The lines to print start at the one containing "Write part 2" and end at the one containing "return Pos(*EARTH_SCREW, -STRAP_T"; print them exactly, ends included, and only them.

** start ENTRIES SHOWN **

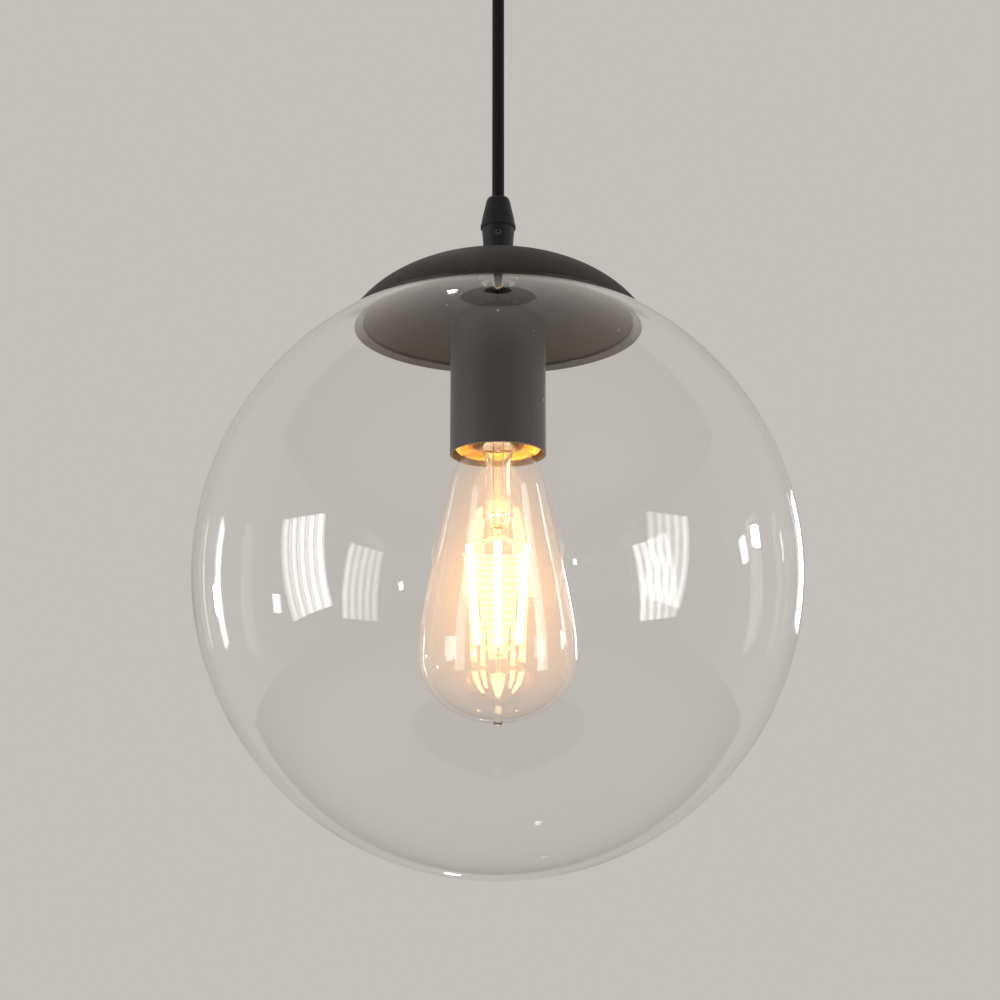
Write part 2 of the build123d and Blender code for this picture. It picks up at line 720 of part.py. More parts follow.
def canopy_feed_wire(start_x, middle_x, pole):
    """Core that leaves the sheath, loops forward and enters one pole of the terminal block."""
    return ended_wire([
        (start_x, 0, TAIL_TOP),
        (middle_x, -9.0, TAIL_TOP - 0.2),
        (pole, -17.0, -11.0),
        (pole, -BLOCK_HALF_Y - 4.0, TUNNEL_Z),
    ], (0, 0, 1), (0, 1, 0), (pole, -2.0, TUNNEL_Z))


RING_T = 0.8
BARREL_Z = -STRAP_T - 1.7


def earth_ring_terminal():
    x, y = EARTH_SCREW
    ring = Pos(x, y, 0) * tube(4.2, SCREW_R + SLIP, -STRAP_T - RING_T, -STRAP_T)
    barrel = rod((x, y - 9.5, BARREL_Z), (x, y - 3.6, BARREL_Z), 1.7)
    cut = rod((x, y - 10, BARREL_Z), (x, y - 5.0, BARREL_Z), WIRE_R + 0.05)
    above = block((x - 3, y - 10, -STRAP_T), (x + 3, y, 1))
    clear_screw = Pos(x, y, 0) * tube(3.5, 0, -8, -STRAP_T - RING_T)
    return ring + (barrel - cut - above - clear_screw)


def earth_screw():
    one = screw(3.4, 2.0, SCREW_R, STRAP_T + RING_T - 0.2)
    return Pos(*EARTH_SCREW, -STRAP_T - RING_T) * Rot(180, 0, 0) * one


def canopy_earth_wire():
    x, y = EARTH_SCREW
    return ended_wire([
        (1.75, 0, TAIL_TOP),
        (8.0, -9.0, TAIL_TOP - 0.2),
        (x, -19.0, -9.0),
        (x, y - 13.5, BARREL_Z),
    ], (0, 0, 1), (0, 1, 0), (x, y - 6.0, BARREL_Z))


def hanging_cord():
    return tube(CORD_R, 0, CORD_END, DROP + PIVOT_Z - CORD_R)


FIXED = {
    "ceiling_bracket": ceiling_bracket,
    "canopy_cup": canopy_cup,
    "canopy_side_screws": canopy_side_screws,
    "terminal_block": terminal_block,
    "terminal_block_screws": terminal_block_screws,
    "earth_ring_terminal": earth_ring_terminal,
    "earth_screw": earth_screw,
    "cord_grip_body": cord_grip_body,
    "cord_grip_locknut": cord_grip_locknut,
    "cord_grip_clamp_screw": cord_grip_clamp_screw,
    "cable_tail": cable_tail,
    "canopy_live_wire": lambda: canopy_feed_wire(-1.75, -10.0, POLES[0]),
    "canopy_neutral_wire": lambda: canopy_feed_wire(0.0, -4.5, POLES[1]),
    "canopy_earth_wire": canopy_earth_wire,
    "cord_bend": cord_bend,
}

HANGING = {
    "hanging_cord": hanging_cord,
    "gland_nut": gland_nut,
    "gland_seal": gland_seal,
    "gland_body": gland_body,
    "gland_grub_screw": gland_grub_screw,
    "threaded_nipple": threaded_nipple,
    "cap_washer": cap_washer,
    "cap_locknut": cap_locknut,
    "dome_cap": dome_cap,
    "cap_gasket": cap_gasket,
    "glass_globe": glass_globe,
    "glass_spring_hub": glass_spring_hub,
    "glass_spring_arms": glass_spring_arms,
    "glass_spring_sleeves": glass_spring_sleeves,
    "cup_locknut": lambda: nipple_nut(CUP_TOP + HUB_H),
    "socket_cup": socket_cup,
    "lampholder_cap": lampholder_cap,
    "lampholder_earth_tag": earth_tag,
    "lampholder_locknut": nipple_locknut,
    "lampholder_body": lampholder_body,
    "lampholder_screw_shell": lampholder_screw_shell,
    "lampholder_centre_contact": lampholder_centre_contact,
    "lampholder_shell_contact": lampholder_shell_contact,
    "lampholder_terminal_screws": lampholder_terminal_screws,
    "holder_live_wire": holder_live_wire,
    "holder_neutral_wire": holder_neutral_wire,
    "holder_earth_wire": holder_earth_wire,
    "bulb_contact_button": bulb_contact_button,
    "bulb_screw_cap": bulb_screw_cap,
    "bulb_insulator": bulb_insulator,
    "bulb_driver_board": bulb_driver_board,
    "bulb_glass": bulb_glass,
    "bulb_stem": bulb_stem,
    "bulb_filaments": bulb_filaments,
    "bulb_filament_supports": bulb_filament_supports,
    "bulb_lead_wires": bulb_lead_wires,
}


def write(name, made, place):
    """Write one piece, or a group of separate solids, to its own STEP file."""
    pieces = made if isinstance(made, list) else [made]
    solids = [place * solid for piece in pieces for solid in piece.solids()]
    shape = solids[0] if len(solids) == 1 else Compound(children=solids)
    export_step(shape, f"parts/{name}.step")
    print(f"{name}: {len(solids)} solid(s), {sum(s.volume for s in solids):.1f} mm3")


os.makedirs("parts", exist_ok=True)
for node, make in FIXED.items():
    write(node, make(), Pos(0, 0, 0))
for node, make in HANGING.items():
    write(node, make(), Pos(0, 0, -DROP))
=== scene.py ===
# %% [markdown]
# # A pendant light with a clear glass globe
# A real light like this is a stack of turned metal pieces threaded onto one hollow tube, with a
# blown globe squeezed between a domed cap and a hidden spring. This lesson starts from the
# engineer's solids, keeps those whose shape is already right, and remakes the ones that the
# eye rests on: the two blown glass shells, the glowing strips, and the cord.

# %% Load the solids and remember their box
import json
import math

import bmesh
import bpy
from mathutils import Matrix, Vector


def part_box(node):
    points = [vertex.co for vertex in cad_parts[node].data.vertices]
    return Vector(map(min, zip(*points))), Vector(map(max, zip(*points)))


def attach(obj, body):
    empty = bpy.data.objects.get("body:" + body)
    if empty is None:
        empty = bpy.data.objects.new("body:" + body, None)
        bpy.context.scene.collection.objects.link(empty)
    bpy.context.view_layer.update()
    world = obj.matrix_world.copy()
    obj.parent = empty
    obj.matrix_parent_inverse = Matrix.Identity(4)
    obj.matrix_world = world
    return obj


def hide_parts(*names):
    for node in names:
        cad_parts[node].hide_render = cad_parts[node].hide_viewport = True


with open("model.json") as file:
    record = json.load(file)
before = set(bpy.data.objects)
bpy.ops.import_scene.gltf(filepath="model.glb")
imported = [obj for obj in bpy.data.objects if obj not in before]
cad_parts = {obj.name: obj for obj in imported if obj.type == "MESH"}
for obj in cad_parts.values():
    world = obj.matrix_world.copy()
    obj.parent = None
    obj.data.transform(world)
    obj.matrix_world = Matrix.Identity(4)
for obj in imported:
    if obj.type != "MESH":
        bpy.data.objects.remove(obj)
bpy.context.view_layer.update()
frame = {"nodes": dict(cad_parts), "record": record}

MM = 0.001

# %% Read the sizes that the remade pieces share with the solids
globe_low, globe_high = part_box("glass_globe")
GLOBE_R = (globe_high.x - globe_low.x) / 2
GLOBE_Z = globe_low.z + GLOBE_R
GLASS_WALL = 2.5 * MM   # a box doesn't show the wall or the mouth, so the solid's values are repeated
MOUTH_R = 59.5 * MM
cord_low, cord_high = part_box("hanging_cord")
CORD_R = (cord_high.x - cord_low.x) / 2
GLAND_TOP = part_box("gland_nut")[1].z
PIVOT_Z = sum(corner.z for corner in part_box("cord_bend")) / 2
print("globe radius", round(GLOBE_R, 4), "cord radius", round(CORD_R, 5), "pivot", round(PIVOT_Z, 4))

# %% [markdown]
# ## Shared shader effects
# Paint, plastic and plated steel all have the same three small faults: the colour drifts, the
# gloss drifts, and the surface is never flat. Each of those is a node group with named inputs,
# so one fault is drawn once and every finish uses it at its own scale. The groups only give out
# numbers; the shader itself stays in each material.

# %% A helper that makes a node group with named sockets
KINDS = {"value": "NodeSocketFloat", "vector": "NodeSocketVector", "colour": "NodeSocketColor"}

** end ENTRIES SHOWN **
** start ENTRIES SHOWN **

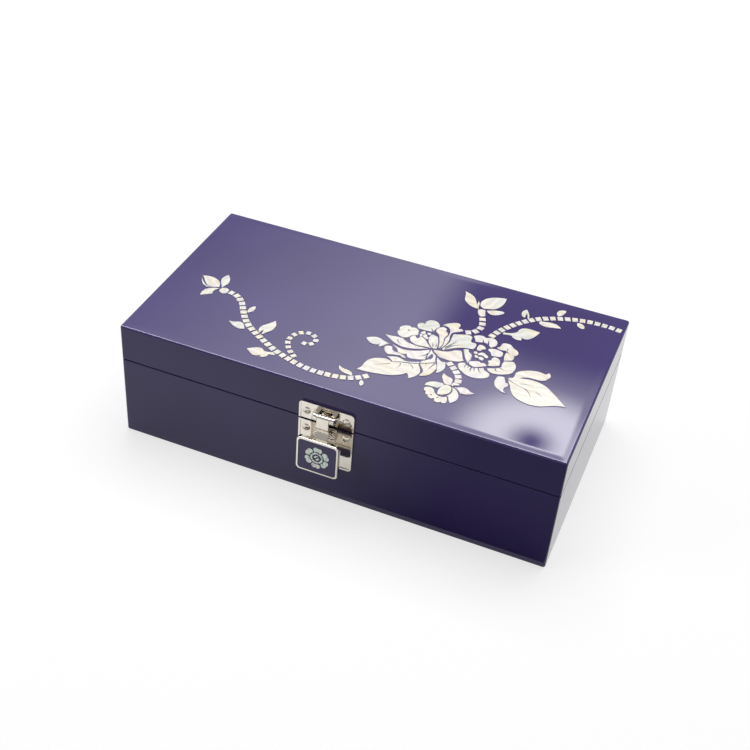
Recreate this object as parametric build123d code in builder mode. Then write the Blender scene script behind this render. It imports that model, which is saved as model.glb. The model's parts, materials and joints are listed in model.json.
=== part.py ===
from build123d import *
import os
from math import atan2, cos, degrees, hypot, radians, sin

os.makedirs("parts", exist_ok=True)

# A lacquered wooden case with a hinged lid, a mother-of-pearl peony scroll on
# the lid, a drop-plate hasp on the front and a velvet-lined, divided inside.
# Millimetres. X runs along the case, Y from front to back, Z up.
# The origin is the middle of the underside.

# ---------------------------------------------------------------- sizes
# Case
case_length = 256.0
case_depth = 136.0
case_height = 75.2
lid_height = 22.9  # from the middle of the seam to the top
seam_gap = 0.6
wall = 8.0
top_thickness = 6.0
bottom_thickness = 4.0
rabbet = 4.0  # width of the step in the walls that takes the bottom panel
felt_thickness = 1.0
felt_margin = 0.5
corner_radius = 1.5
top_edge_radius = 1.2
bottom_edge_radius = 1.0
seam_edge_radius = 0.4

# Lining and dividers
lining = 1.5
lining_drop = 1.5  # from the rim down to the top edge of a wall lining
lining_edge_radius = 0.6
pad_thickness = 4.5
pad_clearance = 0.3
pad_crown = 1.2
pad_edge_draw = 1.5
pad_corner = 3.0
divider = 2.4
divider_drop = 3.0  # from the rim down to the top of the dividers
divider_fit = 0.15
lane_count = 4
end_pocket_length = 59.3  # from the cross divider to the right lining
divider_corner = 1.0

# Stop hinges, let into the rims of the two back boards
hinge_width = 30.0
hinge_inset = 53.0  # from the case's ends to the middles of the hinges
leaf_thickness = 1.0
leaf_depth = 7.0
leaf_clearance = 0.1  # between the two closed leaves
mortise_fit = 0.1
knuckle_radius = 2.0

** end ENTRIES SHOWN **

» OUTPUT BELOW
Write part 2 of the build123d and Blender code for this picture. It picks up at line 720 of part.py. More parts follow.
def canopy_feed_wire(start_x, middle_x, pole):
    """Core that leaves the sheath, loops forward and enters one pole of the terminal block."""
    return ended_wire([
        (start_x, 0, TAIL_TOP),
        (middle_x, -9.0, TAIL_TOP - 0.2),
        (pole, -17.0, -11.0),
        (pole, -BLOCK_HALF_Y - 4.0, TUNNEL_Z),
    ], (0, 0, 1), (0, 1, 0), (pole, -2.0, TUNNEL_Z))


RING_T = 0.8
BARREL_Z = -STRAP_T - 1.7


def earth_ring_terminal():
    x, y = EARTH_SCREW
    ring = Pos(x, y, 0) * tube(4.2, SCREW_R + SLIP, -STRAP_T - RING_T, -STRAP_T)
    barrel = rod((x, y - 9.5, BARREL_Z), (x, y - 3.6, BARREL_Z), 1.7)
    cut = rod((x, y - 10, BARREL_Z), (x, y - 5.0, BARREL_Z), WIRE_R + 0.05)
    above = block((x - 3, y - 10, -STRAP_T), (x + 3, y, 1))
    clear_screw = Pos(x, y, 0) * tube(3.5, 0, -8, -STRAP_T - RING_T)
    return ring + (barrel - cut - above - clear_screw)


def earth_screw():
    one = screw(3.4, 2.0, SCREW_R, STRAP_T + RING_T - 0.2)
    return Pos(*EARTH_SCREW, -STRAP_T - RING_T) * Rot(180, 0, 0) * one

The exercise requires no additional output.